During this period, Shan was very concerned and kept abreast of what was happening in court. I think he empathised with me as a victim of Indian machinations. He also questioned me intensively about conditions in Jaffna and the IPKF-LTTE war. I still remember his saying that whatever their flaws the tigers were courageously defying the Indian army’s aggression. He said India was the main enemy at that juncture. I think it was this perception of the LTTE vis a vis India which influenced Shan into adopting a favourable attitude towards the tigers. Besides as a revolutionary advocating armed struggle against the state it was a case of the tigers putting into practice what he had envisaged in theory.


Neo-Fascist JVP

The JVP of Rohana Wijeweera too had commenced an anti-Indian campaign in defence of the motherland at that time but Shan was not sympathetic. He would say that the JVP should go to the north-east and fight the IPKF like the LTTE instead of terrorising the south. He was very angry over Vijaya Kumaratunga’s murder. Shan compared the JVP at that time to Italy’s Mussolini and said the JVP had a neo-fascist tendency. He said Wijeweera was utilising the anti-Indian feelings in the country to promote communalism in the name of patriotism Shan described Wijeweera’s JVP in Marxist terminology as being “counter-revolutionary”

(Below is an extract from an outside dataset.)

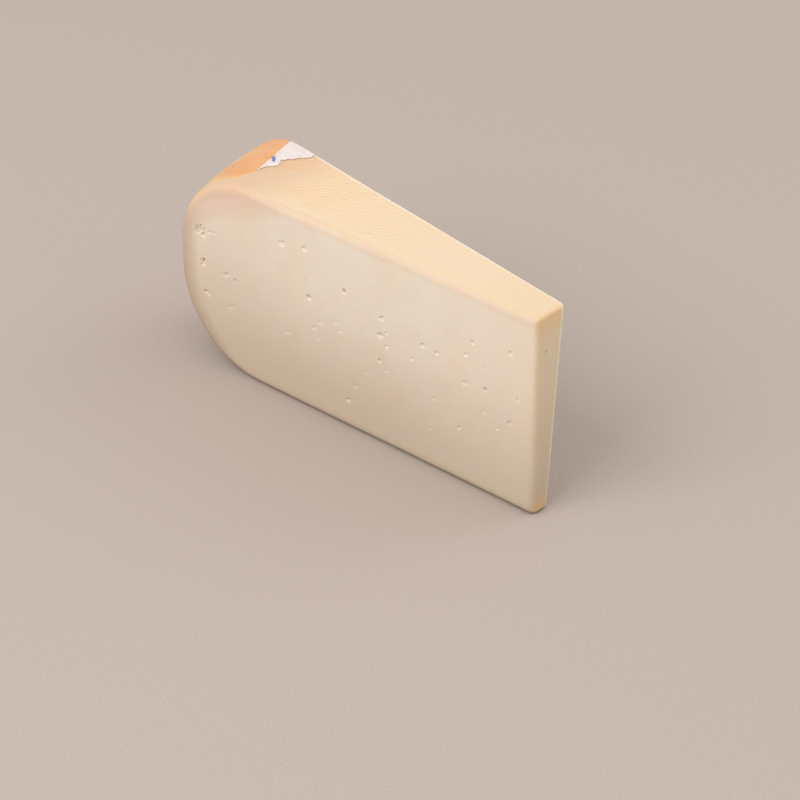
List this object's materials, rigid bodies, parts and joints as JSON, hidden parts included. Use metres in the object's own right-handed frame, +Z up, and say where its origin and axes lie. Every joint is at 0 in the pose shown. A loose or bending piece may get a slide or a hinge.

Shan’s views on the national question also changed with the passage of time. After going abroad, I learnt from his writings that he was for the right of self determination for the Sri Lankan Tamils. In earlier days Shan had opined that Sri Lankan Tamils were not entitled to national Self-Determination as they did not fit Stalin’s conditions of a Nation. “A nation is a historically constituted, stable community of people, formed on the basis of a common language, territory, economic life, and psychological make-up manifested in a common culture.” 

Though Shan was for self-determination, he was not for secession. He was for regional autonomy where the territorially contiguous Tamil areas of the Northern and Eastern Provinces would form a single regional unit.